The crucial thing to know is that you have 30 days from the date of completion (when all the contracts are signed and dated - read House Buying guide for full timeline) to pay your stamp duty bill. Take longer and you could face a fine and possibly interest on top, so don't!
In reality, your solicitor will probably sort this out and push you to pay the bill straight away. It's also likely to guide you through the process, but in case it doesn't...
Find your Unique Transaction Reference Number (UTRN). It's 11 numbers long and found on either your submission receipt if you have filed online, or on your paper SDLT return.

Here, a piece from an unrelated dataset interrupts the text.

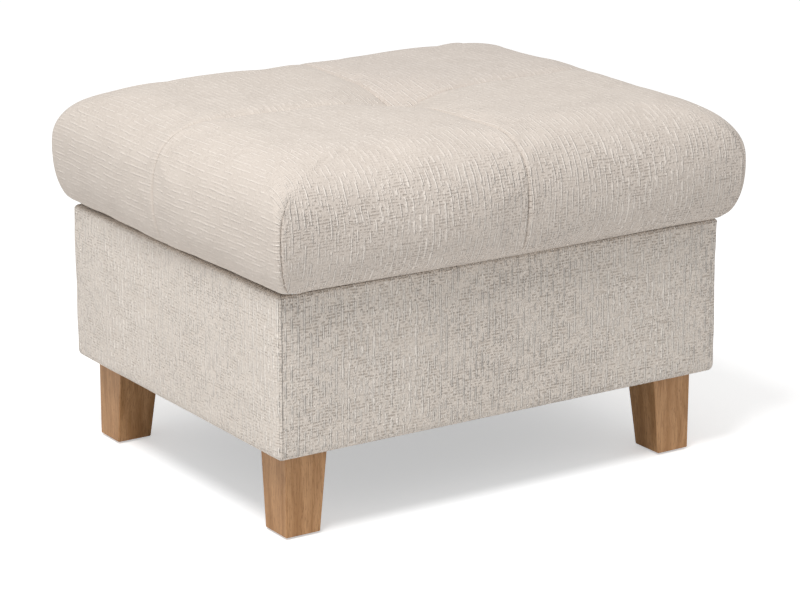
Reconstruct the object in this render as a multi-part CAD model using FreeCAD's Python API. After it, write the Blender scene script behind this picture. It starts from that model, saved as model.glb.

Pay by online or phone banking? Just as you might move money to a friend's account, you can call up your bank, use HMRC's bank details, and pay the bill. This normally takes three working days, so take this into account and don't miss the deadline.
Other ways to pay. If you don't have online or phone banking set up, you can pay by card over the web (though there's a charge for credit cards), giro in most banks or by cheque in Post Office branches or post - though the last three options require you to present a payslip.
Cut Your Housing Costs Checklist
Can I add stamp duty to my mortgage?
The simple answer here is that it is best that you don't, but many people find that they have to.
Doing this could affect your Loan-to-Value ratio (LTV) - the measure of how much of a property's value you are borrowing - for the worse.
To add the cost of stamp duty to your loan is a case of borrowing more when the mortgage is taken out. So, say you needed a £220,000 mortgage to purchase a house costing £300,000, but wanted to add the stamp duty, you'd need to request borrowing of £229,000.
There are two main things to consider here. Firstly, as mortgages tend to be taken out over a long term (25 years or more), that's normally how long the stamp duty borrowing will last too. Over a 25 year term, at a rate of 5%, that extra £9,000 borrowing will cost around £7,000 in interest, so it's vital to be aware of the cost.
Secondly, this could affect your Loan-to-Value ratio (LTV) - the measure of how much of a property's value you are borrowing. The most competitive deals require a maximum LTV of 75% - yet in the example above, adding the stamp duty would push you from 73% to 76%, so be careful - speak to a whole-of-market mortgage broker.